JonnyMcA Wrote:
-------------------------------------------------------
> Aurora can appear in different forms. What you
> are thinking of tends to be the ribbon/curtain
> appearing ones, but they can also appear as sheets
> of light, or pillars etc. I had a quick look
> through online images of aurora and this one could
> be seen as a red shield embedded in the sky (at a
> stretch).
Yes: it does bear a bit of a resemblance ...
However, from
my post of last year:
Quote
The incident was described by
Conrad Lycosthenes in
Prodigiorum ac ostentorum chronicon, published in 1557. Unfortunately,
Prodigiorum isn't available online (although there is a brief description of it
here) - but
this is a facsimile of the page with the Latin description of the event
...
Lycosthenes’ account is derived from the much earlier
Royal Frankish Annals.
This page has a translation of the relevant passage (as you'll see, it's very similar to the passage in Lycosthenes).

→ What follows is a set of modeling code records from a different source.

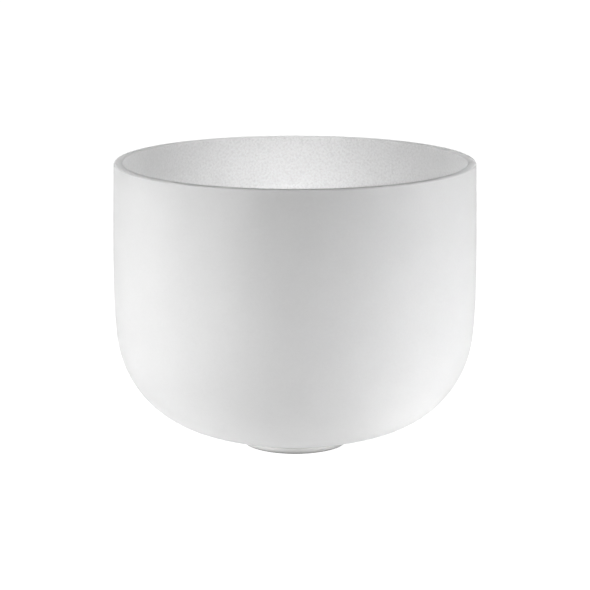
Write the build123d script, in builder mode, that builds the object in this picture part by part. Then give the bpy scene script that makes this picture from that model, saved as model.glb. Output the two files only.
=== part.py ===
from build123d import *
import os
from math import asin, cos, degrees, radians, sin, sqrt

# Frosted quartz singing bowl on its silicone support ring, in millimetres.
# Origin: on the table, on the bowl's axis. +Z is up, along the axis.

# Bowl: one fused-quartz shell, 12 inch class
rim_diameter = 305.0
bowl_height = 240.0  # crown's underside to rim
wall_thickness = 7.5
rim_edge_radius = 0.8  # ground-off edges of the flat rim

# Outside of the bowl from the rim down: wall, flank, knuckle, crown, each an arc tangent to the next
belly_depth = 96.5  # rim down to the widest circle
belly_swell = 1.4  # how much wider than the rim the radius is there
flank_radius = 594.0
flank_sweep = 4.9  # degrees
knuckle_radius = 90.0

# Support ring: a round silicone cord, pressed a little flat by the bowl's weight
cord_diameter = 7.0
cord_circle_diameter = 83.5
cord_squash = 0.3  # taken off underneath, and again where the bowl sits
seat_gap = 0.2

rim_radius = rim_diameter / 2
belly_radius = rim_radius + belly_swell
wall_arc_radius = (belly_depth**2 + belly_swell**2) / (2 * belly_swell)

# The knuckle's centre, measured from the crown's lowest point. The crown's arc is centred on the axis
# and touches the knuckle's, which sets its radius.
belly_height = bowl_height - belly_depth
knuckle_centre_r = belly_radius - flank_radius + (flank_radius - knuckle_radius) * cos(radians(flank_sweep))
knuckle_centre_h = belly_height - (flank_radius - knuckle_radius) * sin(radians(flank_sweep))
crown_radius = (knuckle_centre_r**2 + knuckle_centre_h**2 - knuckle_radius**2) / (
    2 * (knuckle_centre_h - knuckle_radius)
)
crown_sweep = degrees(asin(knuckle_centre_r / (crown_radius - knuckle_radius)))

# The crown rests on the cord, whose own centre line lies this high
cord_radius = cord_diameter / 2
cord_circle_radius = cord_circle_diameter / 2
cord_height = cord_radius - cord_squash
seat_reach = crown_radius + seat_gap + cord_radius - cord_squash
crown_centre_z = cord_height + sqrt(seat_reach**2 - cord_circle_radius**2)
crown_bottom_z = crown_centre_z - crown_radius
rim_z = crown_bottom_z + bowl_height
belly_z = crown_bottom_z + belly_height


def shell_line(inset):
    """The bowl's outline, rim to axis, drawn this far inside the outer surface."""
    wall_radius = wall_arc_radius - inset
    wall_sweep = degrees(asin(belly_depth / wall_radius))
    CenterArc((belly_radius - wall_arc_radius, belly_z), wall_radius, 0, wall_sweep)
    CenterArc((belly_radius - flank_radius, belly_z), flank_radius - inset, -flank_sweep, flank_sweep)
    CenterArc(
        (knuckle_centre_r, crown_bottom_z + knuckle_centre_h),
        knuckle_radius - inset,
        crown_sweep - 90,
        90 - flank_sweep - crown_sweep,
    )
    CenterArc((0, crown_centre_z), crown_radius - inset, -90, crown_sweep)


# One shell of even thickness, with a flat rim whose two edges are rounded
with BuildPart() as bowl:
    with BuildSketch(Plane.XZ):
        with BuildLine() as outline:
            shell_line(0)
            shell_line(wall_thickness)
            rim_ends = outline.vertices().group_by(Axis.Y)[-1].sort_by(Axis.X)
            Line(rim_ends[0], rim_ends[-1])
            axis_ends = outline.vertices().group_by(Axis.X)[0].sort_by(Axis.Y)
            Line(axis_ends[0], axis_ends[-1])
        make_face()
    revolve(axis=Axis.Z)
    rim_edges = bowl.edges().filter_by(GeomType.CIRCLE).group_by(Axis.Z)[-1]
    fillet(rim_edges, rim_edge_radius)

# The cord's section is flat where it stands on the table and hollowed where the crown sits in it
with BuildPart() as support_ring:
    with BuildSketch(Plane.XZ):
        with Locations((cord_circle_radius, cord_height)):
            Circle(cord_radius)
        with Locations((cord_circle_radius, 0)):
            Rectangle(cord_diameter, cord_diameter, align=(Align.CENTER, Align.MAX), mode=Mode.SUBTRACT)
        with Locations((0, crown_centre_z)):
            Circle(crown_radius + seat_gap, mode=Mode.SUBTRACT)
    revolve(axis=Axis.Z)

bowl.part.label = "bowl"
support_ring.part.label = "support_ring"

os.makedirs("parts", exist_ok=True)
export_step(bowl.part, "parts/bowl.step")
export_step(support_ring.part, "parts/support_ring.step")

print(f"crown radius {crown_radius:.2f}, sweep {crown_sweep:.2f} deg, lowest at z {crown_bottom_z:.3f}")
print(f"rim at z {rim_z:.3f}, bowl volume {bowl.part.volume:.0f}, ring volume {support_ring.part.volume:.0f}")
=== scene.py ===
import math

import bpy
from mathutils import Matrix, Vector, noise


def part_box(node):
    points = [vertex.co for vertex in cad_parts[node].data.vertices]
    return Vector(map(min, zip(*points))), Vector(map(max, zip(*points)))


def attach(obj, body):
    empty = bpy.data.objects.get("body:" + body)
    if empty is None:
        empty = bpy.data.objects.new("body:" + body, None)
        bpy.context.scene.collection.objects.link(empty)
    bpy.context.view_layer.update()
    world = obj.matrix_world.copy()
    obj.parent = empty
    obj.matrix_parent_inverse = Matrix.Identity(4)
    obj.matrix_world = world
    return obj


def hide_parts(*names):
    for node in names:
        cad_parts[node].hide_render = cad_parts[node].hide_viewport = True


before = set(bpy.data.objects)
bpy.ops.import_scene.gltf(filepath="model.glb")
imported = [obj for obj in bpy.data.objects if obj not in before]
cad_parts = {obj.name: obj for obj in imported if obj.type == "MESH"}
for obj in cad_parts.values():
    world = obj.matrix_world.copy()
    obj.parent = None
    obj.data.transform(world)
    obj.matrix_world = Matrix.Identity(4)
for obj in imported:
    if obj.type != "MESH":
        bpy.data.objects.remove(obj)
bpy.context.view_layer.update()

# Frosted quartz singing bowl on its silicone ring. Metres, +Z up, origin on the table under the bowl's axis.

MM = 0.001
QUARTER = math.pi / 2
ON_AXIS = 1e-9

# --- The bowl's section: top and bottom from its CAD node's box, the rest from its driving dimensions

bowl_low, bowl_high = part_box("bowl")
RIM_Z = bowl_high.z
CROWN_Z = bowl_low.z

WALL_THICKNESS = 7.5 * MM
RIM_EDGE = 0.8 * MM
BELLY_RADIUS = 153.9 * MM
BELLY_DEPTH = 96.5 * MM
BELLY_SWELL = 1.4 * MM
FLANK_RADIUS = 594.0 * MM
FLANK_SWEEP = math.radians(4.9)
KNUCKLE_RADIUS = 90.0 * MM

BELLY_Z = RIM_Z - BELLY_DEPTH
WALL_RADIUS = (BELLY_DEPTH**2 + BELLY_SWELL**2) / (2 * BELLY_SWELL)
KNUCKLE_R = BELLY_RADIUS - (FLANK_RADIUS - KNUCKLE_RADIUS) * (1 - math.cos(FLANK_SWEEP)) - KNUCKLE_RADIUS
KNUCKLE_Z = BELLY_Z - (FLANK_RADIUS - KNUCKLE_RADIUS) * math.sin(FLANK_SWEEP)
KNUCKLE_H = KNUCKLE_Z - CROWN_Z
CROWN_RADIUS = (KNUCKLE_R**2 + KNUCKLE_H**2 - KNUCKLE_RADIUS**2) / (2 * (KNUCKLE_H - KNUCKLE_RADIUS))
CROWN_SWEEP = math.asin(KNUCKLE_R / (CROWN_RADIUS - KNUCKLE_RADIUS))
CROWN_CENTRE_Z = CROWN_Z + CROWN_RADIUS

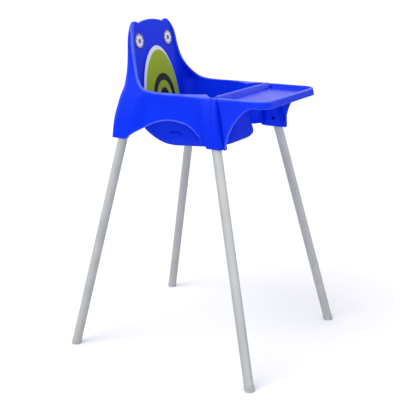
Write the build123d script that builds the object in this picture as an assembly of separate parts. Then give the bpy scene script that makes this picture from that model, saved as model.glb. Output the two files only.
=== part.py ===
from build123d import *
import math
import os

# Baby high chair. It faces -Y, +Z is up, and it stands on z = 0 with the origin midway between its feet.
# All sizes are in millimetres. "left" and "right" are the seated child's, so left is +X.

# ---------------------------------------------------------------- moulded seat shell
WALL = 3.0                      # wall of every moulded plastic part
ARM_TOP_Z = 732.0               # top of the arms, where the tray sits
ARM_HALF_WIDTH = 160.0          # outside of the arms at their top
PANEL_DRAFT = 0.135             # how far the side panels lean out, per mm down
RIM_WIDTH = 11.0                # width of the rolled rim between outer panel and inner wall
SHELL_REAR_Y = 190.0            # outside of the rear wall
SHELL_FRONT_Y = -95.0           # outside of the front wall beside the seat tub
SHELL_REAR_CORNER = 36.0        # plan radius of the rear corners
SHELL_BOTTOM_Z = 606.0          # lowest edge of the skirt, where the legs enter
BACK_TOP_Z = 911.0              # top of the backrest at its middle
BACK_LEAN = 0.146               # rearward lean of the back panel, per mm up
BACK_Y_AT_ARM = 153.6           # front face of the back panel at arm height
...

Looking again at the illustration, and wondering whether the "clouds" beneath the five horsemen could possibly represent ribbon-like aurorae as opposed to vaguely shield-like aurorae, it suddenly struck me that what is illustrated, of course, is a scene in
daylight - although nothing is actually said in the text itself about the time of day when the "flaming shields" were visible.
However, I think I have read that some aurorae might be visible during daylight hours ... but would that apply to the ones generated by this particular solar event?
Just to confuse the question some more, in the previous text (referring to AD 765) on the page with the illustration, there's something about stars (stellae) falling from Heaven, accompanied by an illustration of a 6-pointed star - but this event, too, seems to be portrayed as taking place in daylight (and it shows only one star ... )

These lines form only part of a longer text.